Request
Gather the lines below that include the string "Blender", copying each in full.

Records for this task

- - - - - - -

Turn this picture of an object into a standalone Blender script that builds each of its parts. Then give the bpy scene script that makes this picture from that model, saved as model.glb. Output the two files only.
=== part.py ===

- - - - - - -

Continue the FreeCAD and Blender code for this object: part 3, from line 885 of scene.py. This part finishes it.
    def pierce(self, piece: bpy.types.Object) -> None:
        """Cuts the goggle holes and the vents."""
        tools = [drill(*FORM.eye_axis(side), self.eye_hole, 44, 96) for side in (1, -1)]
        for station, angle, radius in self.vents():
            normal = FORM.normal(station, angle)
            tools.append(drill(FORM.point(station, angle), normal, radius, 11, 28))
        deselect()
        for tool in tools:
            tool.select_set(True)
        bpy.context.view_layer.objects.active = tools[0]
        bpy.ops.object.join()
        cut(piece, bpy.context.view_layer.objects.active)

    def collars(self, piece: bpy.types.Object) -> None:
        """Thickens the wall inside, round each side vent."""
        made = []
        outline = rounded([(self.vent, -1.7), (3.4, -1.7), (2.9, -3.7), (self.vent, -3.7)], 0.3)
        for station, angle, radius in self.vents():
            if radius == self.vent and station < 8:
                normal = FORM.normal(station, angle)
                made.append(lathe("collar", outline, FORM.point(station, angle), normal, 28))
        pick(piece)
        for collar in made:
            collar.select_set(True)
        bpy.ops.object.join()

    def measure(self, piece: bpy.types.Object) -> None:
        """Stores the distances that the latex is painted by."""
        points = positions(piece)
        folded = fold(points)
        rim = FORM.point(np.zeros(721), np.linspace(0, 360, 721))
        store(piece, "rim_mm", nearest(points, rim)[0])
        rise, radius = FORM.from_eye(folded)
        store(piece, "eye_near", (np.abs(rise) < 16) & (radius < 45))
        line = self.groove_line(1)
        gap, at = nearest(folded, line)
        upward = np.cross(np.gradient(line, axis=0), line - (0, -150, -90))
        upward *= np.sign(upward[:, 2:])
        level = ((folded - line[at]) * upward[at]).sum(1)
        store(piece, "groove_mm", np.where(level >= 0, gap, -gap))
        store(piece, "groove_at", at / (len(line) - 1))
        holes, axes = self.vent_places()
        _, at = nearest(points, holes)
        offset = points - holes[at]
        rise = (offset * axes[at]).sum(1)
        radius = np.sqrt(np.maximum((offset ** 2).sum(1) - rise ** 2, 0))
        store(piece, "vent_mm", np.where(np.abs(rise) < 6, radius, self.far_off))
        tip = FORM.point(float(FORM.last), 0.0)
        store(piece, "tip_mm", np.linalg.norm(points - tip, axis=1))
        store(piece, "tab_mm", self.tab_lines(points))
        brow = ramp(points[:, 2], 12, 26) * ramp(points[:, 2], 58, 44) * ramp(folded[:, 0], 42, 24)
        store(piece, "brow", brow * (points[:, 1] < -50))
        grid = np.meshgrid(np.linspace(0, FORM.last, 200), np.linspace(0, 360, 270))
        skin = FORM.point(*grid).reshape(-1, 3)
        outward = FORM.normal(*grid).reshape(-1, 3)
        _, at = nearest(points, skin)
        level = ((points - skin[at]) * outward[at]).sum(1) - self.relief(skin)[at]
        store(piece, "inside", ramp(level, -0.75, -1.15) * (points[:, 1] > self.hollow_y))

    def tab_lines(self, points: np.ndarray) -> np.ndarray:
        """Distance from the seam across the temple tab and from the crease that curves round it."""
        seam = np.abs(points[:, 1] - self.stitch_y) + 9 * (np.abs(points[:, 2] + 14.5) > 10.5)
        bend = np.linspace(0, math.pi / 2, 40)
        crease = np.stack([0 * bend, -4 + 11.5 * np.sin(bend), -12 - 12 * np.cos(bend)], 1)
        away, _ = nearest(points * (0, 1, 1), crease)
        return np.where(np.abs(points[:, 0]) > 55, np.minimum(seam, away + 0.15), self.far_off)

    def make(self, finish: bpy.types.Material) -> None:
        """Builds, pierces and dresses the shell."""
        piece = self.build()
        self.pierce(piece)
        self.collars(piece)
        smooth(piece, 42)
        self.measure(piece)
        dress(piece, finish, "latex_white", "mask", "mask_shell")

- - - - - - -

Task answer
Turn this picture of an object into a standalone Blender script that builds each of its parts. Then give the bpy scene script that makes this picture from that model, saved as model.glb. Output the two files only.
Continue the FreeCAD and Blender code for this object: part 3, from line 885 of scene.py. This part finishes it.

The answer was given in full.